Smart Retail Fuel Systems: IoT-Enabled Solutions for Loss Prevention and Environmental Safety

Retail fuel operations face critical challenges in managing underground storage infrastructure while preventing economic losses and environmental contamination. Traditional manual monitoring approaches create visibility gaps that allow undetected fuel shrinkage and tank leaks to accumulate over time. This article examines intelligent fuel monitoring systems that integrate Internet of Things sensor networks, cloud-based analytics platforms, and enterprise business systems to enable continuous surveillance of dispensing operations, inventory levels, and environmental conditions. The discussion explores sensor infrastructure deployment, including flow meters, tank level probes, and vapor detection systems that generate real-time data streams for anomaly detection algorithms. Statistical reconciliation methods, machine learning pattern recognition, and leak detection techniques identify discrepancies between transaction records and physical inventory while monitoring for containment failures and unauthorized withdrawals.

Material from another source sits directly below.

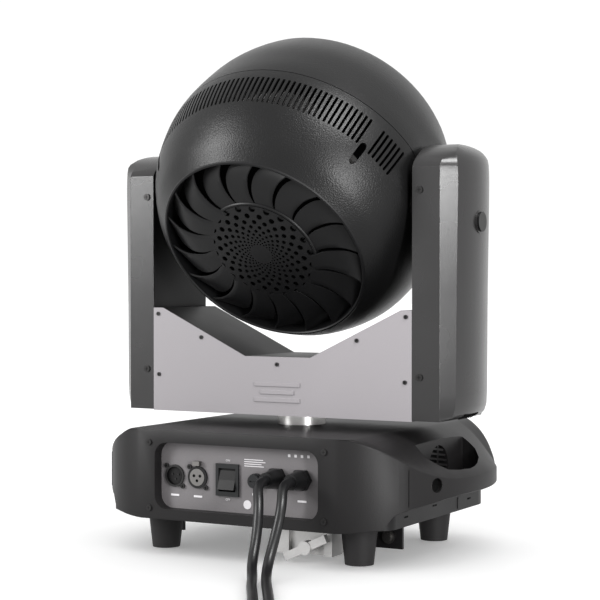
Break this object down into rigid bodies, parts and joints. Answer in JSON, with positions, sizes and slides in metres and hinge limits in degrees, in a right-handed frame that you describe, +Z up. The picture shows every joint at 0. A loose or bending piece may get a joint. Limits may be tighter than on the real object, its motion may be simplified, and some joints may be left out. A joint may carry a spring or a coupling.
{
  "type": "moving head light",
  "caption": "Moving head stage light: wide base with handles, yoke with two arms and a tilting round head with a vaned rear grille, plus two power cords.",
  "frame": {"origin": "on the floor under the feet, on the pan axis", "axes": "+Z up along the pan axis, connector side towards -Y, control side towards +Y, tilt axis along X"},
  "size_m": [0.5747, 0.7474, 0.5937],
  "materials": {
    "body_plastic": "fine grained",
    "painted_steel": "satin black powder coat",
    "brushed_plate": "speckled silver grey, satin",
    "display": "gloss",
    "black_plastic": "satin",
    "steel": "machined",
    "rubber": "matte",
    "aluminium": "satin",
    "circuit_board": "white solder mask",
    "lens": "clear"
  },
  "bodies": {
    "base": {"base_bottom_pan": "painted_steel", "base_top_cover": "body_plastic", "side_handle_right": "body_plastic", "side_handle_left": "body_plastic", "connector_panel": "painted_steel", "control_panel": "body_plastic", "display_window": "display", "dmx_in_socket": "black_plastic", "dmx_out_socket": "black_plastic", "power_switch_housing": "black_plastic", "fuse_holder": "black_plastic", "power_in_gland": "black_plastic", "power_out_gland": "black_plastic", "rubber_feet": "rubber", "pan_shaft": "steel", "pan_pulley": "black_plastic", "power_supply": "steel", "omega_bracket": "painted_steel", "bracket_fasteners": "steel", "clamp_body": "aluminium", "panel_screws": "steel", "power_in_cord": "rubber", "power_in_coil": "rubber", "power_in_plug": "black_plastic", "power_out_cord": "rubber", "power_out_coil": "rubber", "power_out_connector": "black_plastic"},
    "yoke": {"yoke_frame": "painted_steel", "yoke_rear_plate": "brushed_plate", "yoke_front_plate": "brushed_plate", "arm_cover_right": "body_plastic", "arm_cover_left": "body_plastic", "pan_bearing": "steel", "pan_motor": "black_plastic", "tilt_motor": "black_plastic", "pan_belt": "rubber", "tilt_belt": "rubber", "plate_screws": "steel", "arm_screws": "steel"},
    "head": {"head_rear_shell": "body_plastic", "head_front_shell": "body_plastic", "rear_grille": "body_plastic", "heat_sink": "aluminium", "led_board": "circuit_board", "lens_plate": "lens", "tilt_hubs": "steel", "tilt_pulley": "black_plastic"},
    "menu_button_body": {"menu_button": "black_plastic"},
    "down_button_body": {"down_button": "black_plastic"},
    "up_button_body": {"up_button": "black_plastic"},
    "enter_button_body": {"enter_button": "black_plastic"},
    "dmx_out_latch_body": {"dmx_out_latch": "steel"},
    "power_switch_rocker_body": {"power_switch_rocker": "black_plastic"},
    "fuse_cap_body": {"fuse_cap": "black_plastic"},
    "clamp_wing_bolt_body": {"clamp_wing_bolt": "aluminium"},
    "tilt_lock_button_body": {"tilt_lock_button": "black_plastic"},
    "pan_pinion_body": {"pan_pinion": "steel"},
    "tilt_pinion_body": {"tilt_pinion": "steel"},
    "zoom_carrier_body": {"zoom_carrier": "aluminium"},
    "fan_rotor_body": {"fan_rotor": "black_plastic"}
  },
  "joints": [
    {"name": "pan", "type": "hinge", "parent": "base", "child": "yoke", "pos_m": [0, 0, 0], "axis": [0, 0, 1], "range_deg": [-270, 270]},
    {"name": "tilt", "type": "hinge", "parent": "yoke", "child": "head", "pos_m": [0, 0, 0.414], "axis": [1, 0, 0], "range_deg": [-83.4, 186.6]},
    {"name": "pan_pinion_turn", "type": "hinge", "parent": "yoke", "child": "pan_pinion_body", "pos_m": [-0.1, 0, 0.182], "axis": [0, 0, 1], "range_deg": [-1360, 1360]},
    {"name": "tilt_pinion_turn", "type": "hinge", "parent": "yoke", "child": "tilt_pinion_body", "pos_m": [-0.1826, 0, 0.25], "axis": [1, 0, 0], "range_deg": [-360, 800]},
    {"name": "fan_spin", "type": "hinge", "parent": "head", "child": "fan_rotor_body", "pos_m": [0, 0, 0.414], "axis": [0, 0.7837, 0.6212], "continuous": true},
    {"name": "zoom", "type": "slide", "parent": "head", "child": "zoom_carrier_body", "axis": [0, 0.7837, 0.6212], "range_m": [-0.025, 0.07]},
    {"name": "power_switch", "type": "hinge", "parent": "base", "child": "power_switch_rocker_body", "pos_m": [-0.0162, -0.137, 0.088], "axis": [1, 0, 0], "range_deg": [0, 14]},
    {"name": "fuse_turn", "type": "hinge", "parent": "base", "child": "fuse_cap_body", "pos_m": [0.0207, -0.1398, 0.089], "axis": [0, 1, 0], "range_deg": [0, 90]},
    {"name": "latch_push", "type": "slide", "parent": "base", "child": "dmx_out_latch_body", "axis": [0, 0, -1], "range_m": [0, 0.0012], "stiffness_N_per_m": 400},
    {"name": "clamp_screw", "type": "hinge", "parent": "base", "child": "clamp_wing_bolt_body", "pos_m": [0.076, -0.127, 0.018], "axis": [0, 1, 0], "range_deg": [-3, 53]},
    {"name": "tilt_lock", "type": "slide", "parent": "yoke", "child": "tilt_lock_button_body", "axis": [-1, 0, 0], "range_m": [0, 0.003]},
    {"name": "menu_press", "type": "slide", "parent": "base", "child": "menu_button_body", "axis": [0, -1, 0], "range_m": [0, 0.0012], "stiffness_N_per_m": 300},
    {"name": "down_press", "type": "slide", "parent": "base", "child": "down_button_body", "axis": [0, -1, 0], "range_m": [0, 0.0012], "stiffness_N_per_m": 300},
    {"name": "up_press", "type": "slide", "parent": "base", "child": "up_button_body", "axis": [0, -1, 0], "range_m": [0, 0.0012], "stiffness_N_per_m": 300},
    {"name": "enter_press", "type": "slide", "parent": "base", "child": "enter_button_body", "axis": [0, -1, 0], "range_m": [0, 0.0012], "stiffness_N_per_m": 300}
  ],
  "couplings": [
    {"joint": "pan_pinion_turn", "follows": "pan", "ratio": -5},
    {"joint": "tilt_pinion_turn", "follows": "tilt", "ratio": 4.2222}
  ]
}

Enterprise system integration through standardized protocols enables automated reconciliation with point-of-sale systems, work order generation for maintenance activities, and compliance reporting for regulatory authorities. Implementation considerations address calibration requirements, performance testing protocols, and maintenance practices essential for sustaining measurement accuracy. Operational benefits encompass loss reduction through early anomaly detection, regulatory compliance through automated documentation, and environmental protection through rapid leak identification. The article emphasizes that successful deployment requires rigorous calibration procedures, comprehensive staff training, and systematic verification protocols to ensure measurement reliability across distributed monitoring networks. This article proposes the Multi-Layer Intelligent Detection Framework (MLIDF), a structured architecture that organizes these capabilities into four operational tiers to guide deployment decisions.